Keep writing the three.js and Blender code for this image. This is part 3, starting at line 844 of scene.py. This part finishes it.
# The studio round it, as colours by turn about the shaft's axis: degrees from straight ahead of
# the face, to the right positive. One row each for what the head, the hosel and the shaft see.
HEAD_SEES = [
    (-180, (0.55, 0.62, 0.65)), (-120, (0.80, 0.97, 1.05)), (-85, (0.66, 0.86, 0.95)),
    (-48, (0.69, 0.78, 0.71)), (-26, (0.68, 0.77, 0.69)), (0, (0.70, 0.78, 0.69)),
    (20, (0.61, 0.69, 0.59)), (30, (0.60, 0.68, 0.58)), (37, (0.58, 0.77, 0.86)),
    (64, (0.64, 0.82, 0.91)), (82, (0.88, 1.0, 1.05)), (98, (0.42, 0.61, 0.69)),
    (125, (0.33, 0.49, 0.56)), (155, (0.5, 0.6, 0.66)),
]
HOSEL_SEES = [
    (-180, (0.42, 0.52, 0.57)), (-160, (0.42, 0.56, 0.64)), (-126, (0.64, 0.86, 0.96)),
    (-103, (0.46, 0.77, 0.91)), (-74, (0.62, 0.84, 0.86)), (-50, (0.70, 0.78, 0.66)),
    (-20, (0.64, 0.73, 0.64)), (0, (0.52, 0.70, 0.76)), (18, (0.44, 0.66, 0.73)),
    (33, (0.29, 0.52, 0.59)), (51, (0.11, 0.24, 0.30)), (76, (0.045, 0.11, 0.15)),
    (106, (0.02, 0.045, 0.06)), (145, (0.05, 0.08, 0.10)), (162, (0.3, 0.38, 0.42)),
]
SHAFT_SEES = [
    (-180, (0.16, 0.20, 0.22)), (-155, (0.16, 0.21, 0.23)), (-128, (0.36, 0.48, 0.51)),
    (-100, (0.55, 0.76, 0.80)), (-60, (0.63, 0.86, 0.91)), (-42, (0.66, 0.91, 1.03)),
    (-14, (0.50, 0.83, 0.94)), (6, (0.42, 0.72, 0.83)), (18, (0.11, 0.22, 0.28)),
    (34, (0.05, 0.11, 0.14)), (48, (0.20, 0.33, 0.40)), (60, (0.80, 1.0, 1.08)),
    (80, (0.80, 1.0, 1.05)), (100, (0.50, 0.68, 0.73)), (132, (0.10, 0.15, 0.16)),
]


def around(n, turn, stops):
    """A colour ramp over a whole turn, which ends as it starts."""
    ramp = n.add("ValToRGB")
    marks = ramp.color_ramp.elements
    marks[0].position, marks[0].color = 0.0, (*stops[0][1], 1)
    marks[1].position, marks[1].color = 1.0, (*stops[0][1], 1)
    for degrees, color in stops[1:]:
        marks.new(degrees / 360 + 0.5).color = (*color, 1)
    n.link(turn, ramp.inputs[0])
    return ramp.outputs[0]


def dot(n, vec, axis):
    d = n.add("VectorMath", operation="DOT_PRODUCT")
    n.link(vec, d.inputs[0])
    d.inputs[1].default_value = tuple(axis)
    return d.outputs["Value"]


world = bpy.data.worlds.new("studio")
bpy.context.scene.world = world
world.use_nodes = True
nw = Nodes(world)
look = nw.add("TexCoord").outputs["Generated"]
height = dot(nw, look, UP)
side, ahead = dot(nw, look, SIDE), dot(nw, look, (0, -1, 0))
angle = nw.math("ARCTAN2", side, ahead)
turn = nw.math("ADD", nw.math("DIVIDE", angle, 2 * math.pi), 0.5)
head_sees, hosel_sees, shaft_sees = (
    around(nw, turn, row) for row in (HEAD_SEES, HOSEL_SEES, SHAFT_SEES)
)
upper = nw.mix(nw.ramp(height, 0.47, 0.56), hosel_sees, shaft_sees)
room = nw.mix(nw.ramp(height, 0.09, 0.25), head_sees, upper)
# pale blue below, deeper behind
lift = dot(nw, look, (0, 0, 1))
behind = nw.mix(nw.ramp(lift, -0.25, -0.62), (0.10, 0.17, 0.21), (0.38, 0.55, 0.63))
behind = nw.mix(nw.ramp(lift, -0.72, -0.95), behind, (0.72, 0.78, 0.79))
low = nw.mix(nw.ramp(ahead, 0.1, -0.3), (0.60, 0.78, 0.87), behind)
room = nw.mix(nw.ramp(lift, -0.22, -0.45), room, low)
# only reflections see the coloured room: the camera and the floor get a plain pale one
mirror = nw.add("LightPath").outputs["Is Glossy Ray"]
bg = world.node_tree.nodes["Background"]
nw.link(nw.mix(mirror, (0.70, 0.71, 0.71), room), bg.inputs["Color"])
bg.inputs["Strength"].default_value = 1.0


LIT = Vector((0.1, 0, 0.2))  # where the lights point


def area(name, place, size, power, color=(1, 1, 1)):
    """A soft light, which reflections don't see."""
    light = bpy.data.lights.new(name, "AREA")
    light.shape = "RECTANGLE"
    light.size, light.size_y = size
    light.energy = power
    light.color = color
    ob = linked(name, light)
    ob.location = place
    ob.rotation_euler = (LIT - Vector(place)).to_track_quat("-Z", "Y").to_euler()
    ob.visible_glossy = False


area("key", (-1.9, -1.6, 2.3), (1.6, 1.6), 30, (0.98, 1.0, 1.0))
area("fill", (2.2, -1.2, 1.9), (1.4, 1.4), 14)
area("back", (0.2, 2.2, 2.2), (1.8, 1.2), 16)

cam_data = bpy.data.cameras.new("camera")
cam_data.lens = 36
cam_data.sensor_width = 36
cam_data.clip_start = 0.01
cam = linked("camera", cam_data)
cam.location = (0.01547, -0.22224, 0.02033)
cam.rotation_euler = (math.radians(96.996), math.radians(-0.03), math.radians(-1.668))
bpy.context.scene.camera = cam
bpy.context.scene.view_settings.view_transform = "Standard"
---
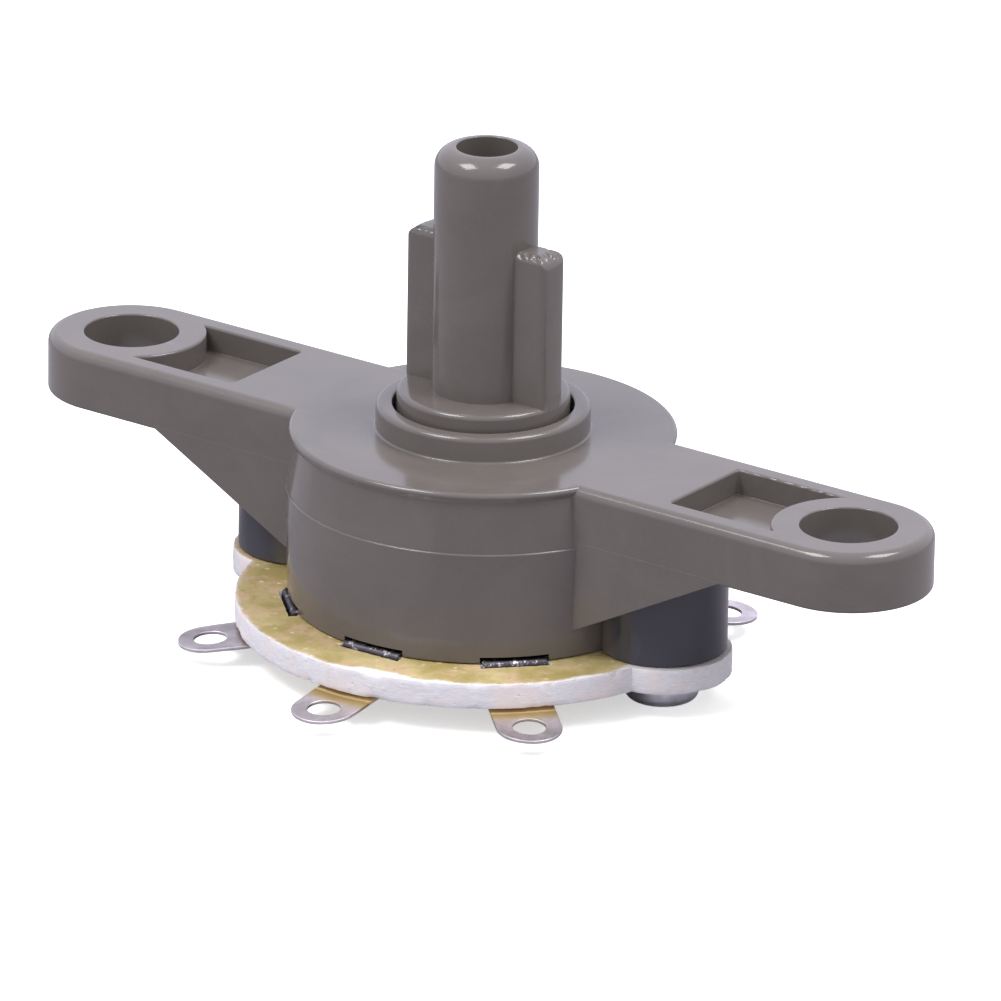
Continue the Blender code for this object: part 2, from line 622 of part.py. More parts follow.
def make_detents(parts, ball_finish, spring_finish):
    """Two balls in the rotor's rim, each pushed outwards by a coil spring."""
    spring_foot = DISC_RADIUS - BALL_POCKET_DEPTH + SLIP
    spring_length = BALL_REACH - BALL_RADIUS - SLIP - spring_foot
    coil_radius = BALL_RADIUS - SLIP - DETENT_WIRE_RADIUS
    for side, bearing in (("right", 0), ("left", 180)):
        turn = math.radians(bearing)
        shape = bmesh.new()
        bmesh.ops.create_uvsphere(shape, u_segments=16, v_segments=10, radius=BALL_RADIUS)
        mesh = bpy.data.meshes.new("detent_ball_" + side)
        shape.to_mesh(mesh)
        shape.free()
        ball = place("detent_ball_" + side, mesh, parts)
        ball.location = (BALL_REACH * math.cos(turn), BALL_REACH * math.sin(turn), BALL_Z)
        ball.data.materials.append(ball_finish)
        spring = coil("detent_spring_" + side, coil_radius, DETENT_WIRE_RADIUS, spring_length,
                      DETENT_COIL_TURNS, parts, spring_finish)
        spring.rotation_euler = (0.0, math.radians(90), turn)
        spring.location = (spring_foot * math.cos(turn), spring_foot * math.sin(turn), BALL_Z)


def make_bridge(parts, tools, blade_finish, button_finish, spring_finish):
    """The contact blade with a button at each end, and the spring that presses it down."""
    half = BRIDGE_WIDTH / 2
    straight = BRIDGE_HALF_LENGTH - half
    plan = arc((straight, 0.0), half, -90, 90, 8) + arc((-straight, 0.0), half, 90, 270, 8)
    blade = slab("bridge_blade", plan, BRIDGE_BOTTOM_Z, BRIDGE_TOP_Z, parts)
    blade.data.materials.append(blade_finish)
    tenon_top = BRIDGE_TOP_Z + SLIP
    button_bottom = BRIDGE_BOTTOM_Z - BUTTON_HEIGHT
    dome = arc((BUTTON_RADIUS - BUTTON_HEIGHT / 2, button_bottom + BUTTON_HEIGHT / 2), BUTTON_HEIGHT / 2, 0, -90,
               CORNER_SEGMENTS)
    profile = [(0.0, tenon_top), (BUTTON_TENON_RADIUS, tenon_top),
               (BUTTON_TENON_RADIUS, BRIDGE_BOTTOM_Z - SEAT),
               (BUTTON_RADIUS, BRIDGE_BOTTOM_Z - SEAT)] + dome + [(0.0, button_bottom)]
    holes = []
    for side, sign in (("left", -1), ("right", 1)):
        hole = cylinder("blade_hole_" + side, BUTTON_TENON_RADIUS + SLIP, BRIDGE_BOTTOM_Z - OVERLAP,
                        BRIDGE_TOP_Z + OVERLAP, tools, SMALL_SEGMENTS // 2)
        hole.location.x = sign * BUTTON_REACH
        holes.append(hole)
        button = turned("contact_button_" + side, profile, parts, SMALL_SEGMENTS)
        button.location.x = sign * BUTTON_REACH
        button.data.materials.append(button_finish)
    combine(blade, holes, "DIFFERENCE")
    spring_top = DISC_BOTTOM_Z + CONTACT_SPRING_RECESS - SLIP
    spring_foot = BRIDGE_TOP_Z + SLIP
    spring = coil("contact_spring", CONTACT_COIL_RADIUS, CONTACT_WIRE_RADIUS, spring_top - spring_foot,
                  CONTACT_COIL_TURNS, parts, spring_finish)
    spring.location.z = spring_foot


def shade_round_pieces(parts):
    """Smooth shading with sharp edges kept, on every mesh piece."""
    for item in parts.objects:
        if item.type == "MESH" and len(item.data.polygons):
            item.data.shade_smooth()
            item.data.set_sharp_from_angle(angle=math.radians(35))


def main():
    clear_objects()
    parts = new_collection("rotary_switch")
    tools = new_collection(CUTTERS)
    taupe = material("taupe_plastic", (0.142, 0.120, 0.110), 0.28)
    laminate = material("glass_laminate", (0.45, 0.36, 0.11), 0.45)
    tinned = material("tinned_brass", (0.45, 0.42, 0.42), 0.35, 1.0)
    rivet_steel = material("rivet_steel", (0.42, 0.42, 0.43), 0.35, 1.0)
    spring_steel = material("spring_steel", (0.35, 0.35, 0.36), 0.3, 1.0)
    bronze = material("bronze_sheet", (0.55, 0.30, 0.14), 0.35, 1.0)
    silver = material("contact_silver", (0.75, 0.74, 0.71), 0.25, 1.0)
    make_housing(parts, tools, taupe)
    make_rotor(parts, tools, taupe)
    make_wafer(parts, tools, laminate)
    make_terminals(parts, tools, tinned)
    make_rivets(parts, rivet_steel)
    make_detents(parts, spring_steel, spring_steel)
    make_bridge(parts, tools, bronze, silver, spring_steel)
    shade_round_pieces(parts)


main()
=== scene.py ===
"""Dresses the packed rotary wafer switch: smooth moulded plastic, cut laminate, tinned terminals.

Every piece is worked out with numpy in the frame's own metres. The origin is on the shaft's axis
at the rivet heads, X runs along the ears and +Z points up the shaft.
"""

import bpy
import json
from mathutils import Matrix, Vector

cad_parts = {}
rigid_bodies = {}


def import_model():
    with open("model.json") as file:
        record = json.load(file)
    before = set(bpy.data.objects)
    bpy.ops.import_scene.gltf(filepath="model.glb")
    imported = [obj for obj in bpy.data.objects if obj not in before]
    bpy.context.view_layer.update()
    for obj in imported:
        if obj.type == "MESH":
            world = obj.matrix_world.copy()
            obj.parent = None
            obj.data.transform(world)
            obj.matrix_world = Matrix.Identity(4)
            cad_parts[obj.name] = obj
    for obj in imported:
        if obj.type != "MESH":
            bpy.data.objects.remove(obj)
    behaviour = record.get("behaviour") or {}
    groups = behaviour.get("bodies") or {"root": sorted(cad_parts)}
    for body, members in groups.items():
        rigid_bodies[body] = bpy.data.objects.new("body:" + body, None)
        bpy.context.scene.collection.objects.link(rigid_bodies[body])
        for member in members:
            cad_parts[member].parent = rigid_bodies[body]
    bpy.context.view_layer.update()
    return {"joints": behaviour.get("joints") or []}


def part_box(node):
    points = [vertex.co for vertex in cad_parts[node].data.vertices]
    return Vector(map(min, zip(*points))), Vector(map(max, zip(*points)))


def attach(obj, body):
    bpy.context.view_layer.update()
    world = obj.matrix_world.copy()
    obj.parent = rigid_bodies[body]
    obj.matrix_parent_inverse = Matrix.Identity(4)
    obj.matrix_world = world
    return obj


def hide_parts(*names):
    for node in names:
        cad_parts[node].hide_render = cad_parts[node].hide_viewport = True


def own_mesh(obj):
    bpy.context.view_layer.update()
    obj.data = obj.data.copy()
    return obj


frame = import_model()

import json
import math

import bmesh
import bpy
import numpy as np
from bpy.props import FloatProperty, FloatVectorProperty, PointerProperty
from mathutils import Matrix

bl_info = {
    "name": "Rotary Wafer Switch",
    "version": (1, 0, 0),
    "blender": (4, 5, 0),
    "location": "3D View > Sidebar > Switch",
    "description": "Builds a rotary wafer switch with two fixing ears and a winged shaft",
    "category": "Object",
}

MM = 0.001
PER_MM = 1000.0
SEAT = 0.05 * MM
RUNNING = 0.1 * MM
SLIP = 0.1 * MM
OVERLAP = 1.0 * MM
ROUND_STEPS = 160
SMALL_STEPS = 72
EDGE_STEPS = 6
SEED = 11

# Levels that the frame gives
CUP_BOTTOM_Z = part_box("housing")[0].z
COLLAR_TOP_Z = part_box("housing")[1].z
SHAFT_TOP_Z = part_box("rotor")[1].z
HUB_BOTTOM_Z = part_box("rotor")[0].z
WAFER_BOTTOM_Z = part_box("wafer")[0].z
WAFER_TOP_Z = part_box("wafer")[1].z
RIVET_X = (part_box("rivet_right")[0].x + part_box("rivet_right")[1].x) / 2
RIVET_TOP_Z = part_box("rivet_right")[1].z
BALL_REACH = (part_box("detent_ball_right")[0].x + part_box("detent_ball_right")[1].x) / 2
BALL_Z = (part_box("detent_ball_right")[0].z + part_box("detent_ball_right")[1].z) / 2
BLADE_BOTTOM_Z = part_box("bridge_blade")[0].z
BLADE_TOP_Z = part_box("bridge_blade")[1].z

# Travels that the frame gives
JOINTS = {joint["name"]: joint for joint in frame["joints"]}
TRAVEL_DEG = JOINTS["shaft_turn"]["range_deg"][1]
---
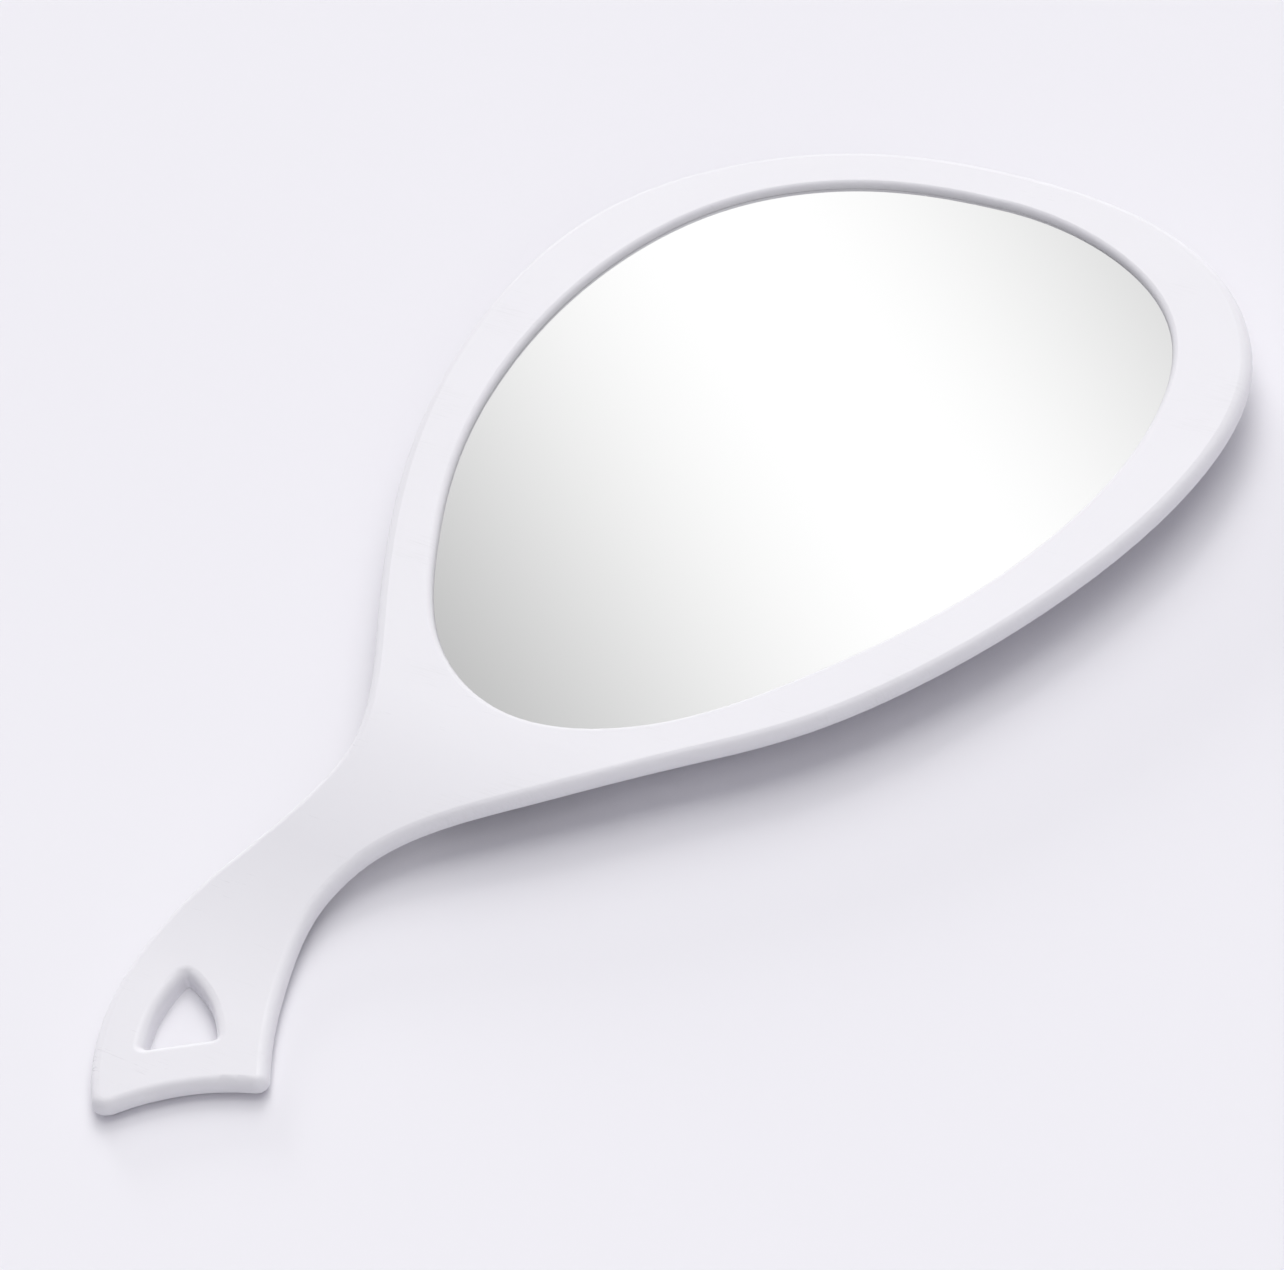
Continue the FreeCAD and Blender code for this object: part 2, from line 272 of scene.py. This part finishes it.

» REQUIREMENTS
Extract from the records above the lines from the one containing "make_rivets(parts, rivet_steel)" to the one containing "obj.parent = None", both lines included, exactly as they appear and with nothing else.

» RESULT BELOW
    make_rivets(parts, rivet_steel)
    make_detents(parts, spring_steel, spring_steel)
    make_bridge(parts, tools, bronze, silver, spring_steel)
    shade_round_pieces(parts)


main()
=== scene.py ===
"""Dresses the packed rotary wafer switch: smooth moulded plastic, cut laminate, tinned terminals.

Every piece is worked out with numpy in the frame's own metres. The origin is on the shaft's axis
at the rivet heads, X runs along the ears and +Z points up the shaft.
"""

import bpy
import json
from mathutils import Matrix, Vector

cad_parts = {}
rigid_bodies = {}


def import_model():
    with open("model.json") as file:
        record = json.load(file)
    before = set(bpy.data.objects)
    bpy.ops.import_scene.gltf(filepath="model.glb")
    imported = [obj for obj in bpy.data.objects if obj not in before]
    bpy.context.view_layer.update()
    for obj in imported:
        if obj.type == "MESH":
            world = obj.matrix_world.copy()
            obj.parent = None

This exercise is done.